Here’s how the company compared with Wall Street’s expectations, according to Refinitiv consensus estimates:
- Earnings per share: 2 cents, adjusted, vs. 2 cents, expected
- Revenue: $2.68 billion vs. $2.69 billion, expected
- Same-Store Sales: Down 2% vs. down 1.0%, expected
The company’s net losses widened to $252 million, or 91 cents per share, from a loss of $42.75 million, or 16 cents per share, in the same quarter a year ago.
Excluding one-time items, L Brands earned 2 cents per share, in line with analysts’ estimates, according to a Refinitiv survey.
Sales fell to $2.68 billion from $2.78 billion a year ago, and were slightly lower than the $2.69 billion analysts expected.
Same-store sales at L Brands’ total business fell 2% in the third quarter, a bigger drop than the 1% decline analysts forecast.
Declines at Victoria’s Secret stores open at least a year accelerated, dropping 7% in the latest period compared with the 2% decline in the same quarter last year.
Victoria’s Secret sales have declined as women increasingly opt for more inclusive lingerie brands such as Adore Me, Lively, ThirdLove and American Eagle’s Aerie.
“There’s a big belief in the company that we need to evolve,” said John Mehas, who was named the brand’s CEO after Jan Singer left earlier this year. Mehas made those comments at L Brands’ investor day in September, where the company discussed efforts it would be making to revive sales.
In October, L Brands cut 50 employees from its headquarters staff, and its head of lingerie division for more than 16 years stepped down. The resignation of April Holt followed a string of other top-level management departures at the lingerie brand, including former chief marketing officer Edward Razek.
Meanwhile, some analysts have speculated that growth at Bath & Body Works has peaked. In the third quarter same-store sales at the brand grew 9%, but that was slower than the 13% increase last year.

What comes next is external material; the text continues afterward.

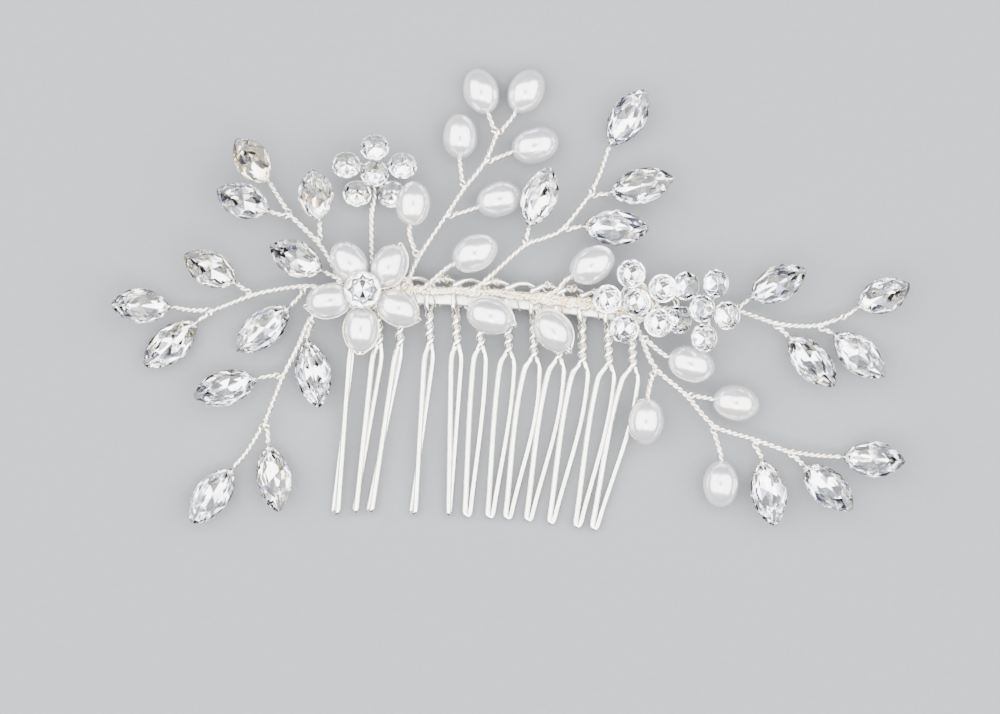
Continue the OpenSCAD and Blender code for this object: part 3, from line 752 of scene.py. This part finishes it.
def make_binding():
    """Stem ends laid along the bar's front, and the fine wire that binds them to it."""
    shape = Shape()
    lanes = ((1.05, -21.5, 23.5), (0.5, -20, 24.5), (0, 7, 24.5))
    for lane, (height, first, last) in enumerate(lanes):
        points = []
        for i in range(24):
            x = first + i * (last - first) / 23
            wobble = 0.18 * math.sin(1.7 * i + 2 * lane)
            points.append((x, arch_y(x) + height + wobble, 4.62 + 0.15 * math.sin(2.3 * i + lane)))
        add_stem(shape, on_comb(points), pitch=1.7)
        add_winding(shape, smooth_path(on_comb(points), 0.3), 0.52, 0.7 * (last - first))
    points, x = [], -22.5
    while x < 23.5:
        y = arch_y(x)
        pitch = rng.uniform(2.6, 4)
        points += [
            (x, y + 1.75, 4.7),
            (x + 0.10 * pitch, y + 1.0, 5.25),
            (x + 0.25 * pitch, y - 0.3, 4.75),
            (x + 0.38 * pitch, y - 1.7, 3.75),
            (x + 0.50 * pitch, y - 1.8, 2.5),
            (x + 0.70 * pitch, y, 2.3),
            (x + 0.90 * pitch, y + 1.75, 2.35),
        ]
        x += pitch
    add_tube(shape, smooth_path(on_comb(points), 0.22), FINE_D, 7)
    for i in (3, 5, 7, 8, 9):
        middle = (TEETH[i][0] + TEETH[i + 1][0]) / 2
        top = arch_y(middle) + BAR_HEIGHT / 2 + ARCH_HEIGHT
        knot = on_comb([(middle - 0.8, top - 0.5, BAR_RISE + 1),
                        (middle, top + 0.15, BAR_RISE + 0.7),
                        (middle + 0.7, top - 0.2, BAR_RISE + 0.4)])
        add_winding(shape, smooth_path(knot, 0.2), 0.6, 3)
    make_piece("binding_wire_wound", shape, [FINE_WIRE], ["binding_wire"])


# ---------------------------------------------------------------- stems
def crystal_eye(name):
    """The strand's loop through a crystal's hole and round its pointed base."""
    _, x, y, z, heading, tilt, roll = CRYSTAL[name]
    local = [(-0.55, 0, 0.1), (-0.3, 0, 0.3), (0.2, 0, 0.62), (0.8, 0, 0.8), (1.15, 0, 0.35),
             (1.15, 0, -0.35), (0.8, 0, -0.85), (0.2, 0, -0.68), (-0.3, 0, -0.3),
             (-0.55, 0, -0.1)]
    return np.array(local) @ turned(heading, tilt, roll).T + (x, y, z)


def branch_points(points, target):
    """A branch's line, ended at its crystal's eye or inside its pearl's hole."""
    if target in CRYSTAL:
        _, x, y, z, heading, tilt, _ = CRYSTAL[target]
        return list(points) + [np.array([x, y, z]) - 0.4 * ahead(heading, tilt)]
    _, x, y, z, heading = PEARL[target]
    base = np.array([x, y, z]) - PEARL_LENGTH / 2 * ahead(heading)
    reach = STEM_STRAIGHT_BAR if target.startswith("pearl_bar") else STEM_STRAIGHT
    return list(points) + [base - reach * ahead(heading), base + STEM_INSIDE * ahead(heading)]


def pearl_return(target, side):
    """The strand that leaves a pearl's far end and comes back round its side to its stem."""
    _, x, y, z, heading = PEARL[target]
    size = LARGER_PEARLS.get(target, 1)
    return size * np.array(round_pearl(side)) @ turned(heading).T + (x, y, z)


def round_pearl(side):
    """From a knot at a pearl's far end, down its side just below the middle, to its drilled end."""
    half, r = PEARL_LENGTH / 2, PEARL_D / 2
    points = [(half - 0.6, 0, 0), (half + 0.25, -0.1 * side, 0.25), (half + 0.35, 0.25 * side, 0)]
    for share in (0.12, 0.25, 0.4, 0.55, 0.7, 0.85):
        a = math.pi * share
        points.append((1.01 * half * math.cos(a), 1.01 * side * r * math.sin(a),
                       -0.28 * r * math.sin(a)))
    points.append((-half - 0.3, 0.3 * side, -0.1))
    return points


def make_stems():
    for node, trunks, branches in STEMS:
        shape = Shape()
        for trunk in trunks:
            add_stem(shape, on_layout(trunk))
        for points, target in branches:
            add_stem(shape, on_layout(branch_points(points, target)), rng.uniform(-0.05, 0.05),
                     fork=bool(trunks))
            if target in CRYSTAL:
                add_tube(shape, smooth_path(on_layout(crystal_eye(target)), 0.15), STRAND_D)
            if target.startswith("pearl_bar"):
                line = on_layout(pearl_return(target, -1))
                add_tube(shape, smooth_path(line, 0.2), PEARL_WIRE_D)
        if node == "stem_wire_upper_flower":
            add_flower_star(shape, FLOWERS[0])
        make_piece(node + "_twisted", shape, [SILVER_STEM], [node])


# ---------------------------------------------------------------- stones
def cut_stone(outline, centre_x, crown, pavilion, cut):
    """A cut stone from its 16 girdle points: table, crown facets, girdle, and three tiers of back
    facets that meet in a point. Returns its vertices and faces."""
    table, belts, point = cut

    def ring(points, along, across, height):
        return [(centre_x + along * (x - centre_x), across * y, height) for x, y in points]

    verts = (ring(outline, 1, 1, GIRDLE_HALF) + ring(outline, 1, 1, -GIRDLE_HALF)
             + ring(outline[::2], *table, crown)
             + ring(outline[::2], *belts[0][:2], -belts[0][2] * pavilion)
             + ring(outline[1::2], *belts[1][:2], -belts[1][2] * pavilion)
             + [(centre_x, 0, -point * pavilion)])
    inner, lower, deep, culet = 32, 40, 48, 56
    faces = [[inner + j for j in range(8)]]
    for j in range(8):
        k = (j + 1) % 8
        before, here, after, beyond = (2 * j - 1) % 16, 2 * j, 2 * j + 1, 2 * k
        for rim, inside in ((0, inner), (16, lower)):
            faces.append([inside + j, rim + before, rim + here])
            faces.append([inside + j, rim + here, rim + after])
            faces.append([inside + j, rim + after, inside + k])
        faces.append([lower + j, lower + k, deep + j])
        faces.append([lower + k, deep + j, deep + k])
        faces.append([culet, deep + j, deep + k])
        faces.append([here, after, 16 + after, 16 + here])
        faces.append([after, beyond, 16 + beyond, 16 + after])
    return verts, faces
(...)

The company said it expects 2019 fourth-quarter earnings per share to be about $2.00, which would result in full-year adjusted earnings per share of about $2.40. L Brands previously expected fiscal 2019 earnings to range between $2.30 and $2.60 per share.
With the new forecast within the projected range, L Brand shares rallied Wednesday, but shares are still down more than 30% this year, and pressure is growing on Les Wexner, its chairman and CEO. Wexner is the company’s largest shareholder, with a 17% stake.
In March, hedge fund Barington Capital sent a letter to Wexner recommending that the company spin off Victoria’s Secret or seek an IPO for Bath & Body Works.
In addition to the dismal stock performance, Wexner’s image has been tainted by his relationship with convicted sex offender Jeffrey Epstein.
Epstein, who died in August, was a trustee of the Wexner Foundation. L Brands hired outside counsel to review the company’s relationship with Epstein in late July.